Daddy’s funeral was at Saint Paul’s Episcopal Church, the same church where I’d seen the blue convertible in the parking lot four months earlier. Even though at least twenty big fans were blowing, it still felt just as hot inside as it was outside; everybody was talking about the heat. On the way in, I’d overheard this conversation.

First lady: “It’s like Dante’s
Inferno
in here.”

Second lady: “Well, you know what they say.”

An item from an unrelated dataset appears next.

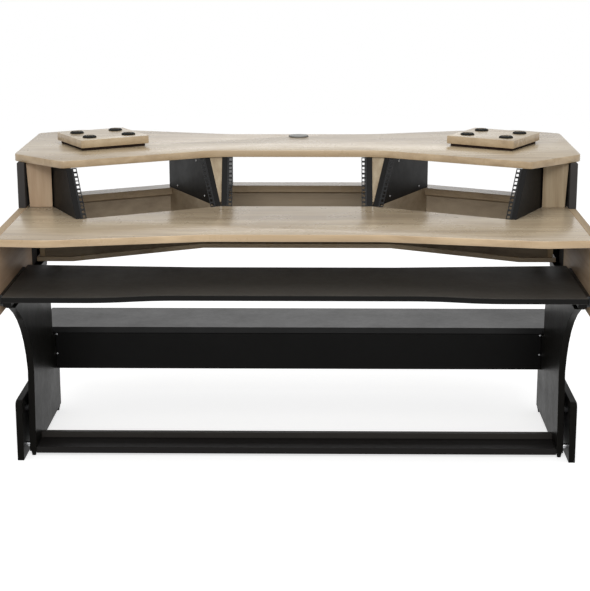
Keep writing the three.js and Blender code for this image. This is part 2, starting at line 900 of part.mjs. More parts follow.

First lady: “What’s that?”

Second lady: “Hell hath no—”

I couldn’t hear the rest.

Mama had asked that Daddy’s casket be closed, which I remember thinking was a good choice. Daddy wouldn’t have liked people seeing him wear makeup. Mrs. Cleary played Pachelbel’s Canon on the piano as pretty much the whole town filed in. Pastor Mike gave Daddy a nice eulogy, even though he hardly knew him, while folks fanned themselves with the remembrance pamphlets Mama had somebody make. Then Polly Anderson, Ryan Anderson’s mom, sang a solo, some hymn about dying and being welcomed into heaven’s gates that I didn’t recognize, but our family was never much on church. I spent most of the service looking around for Ryan, but as it turned out, he wasn’t there, which was
probably good. The black dress Mama had bought for me looked like something a kid would wear, what with its white Peter Pan collar and empire waist. If it were up to Mama, I’d be stuck in preadolescence forever. When the funeral service was over, we got in a big black air-conditioned limousine, rode out of our neighborhood, through the Hollyville town square, which is basically a park with a big white pergola surrounding a platform that gets turned into a stage during the Hollyville Pride Festival and other major events, like the annual Christmas nativity play and Punxsutawney Phil Day (also known as Groundhog Day), then on past the Hollyville Golf Course where Daddy used to play, the Hollyville YMCA where Mama does yoga, and finally to the cemetery. I could see Daddy’s gravesite before we got to it. It looked like an outdoor party was taking place what with all the flowers and the big canopy, except the canopy was black. I remember thinking that Daddy would’ve liked the burial plot Mama and I picked out. It was on top of a hill. Mama said it cost more than the ones that weren’t on the hill, but she could pay for it over time.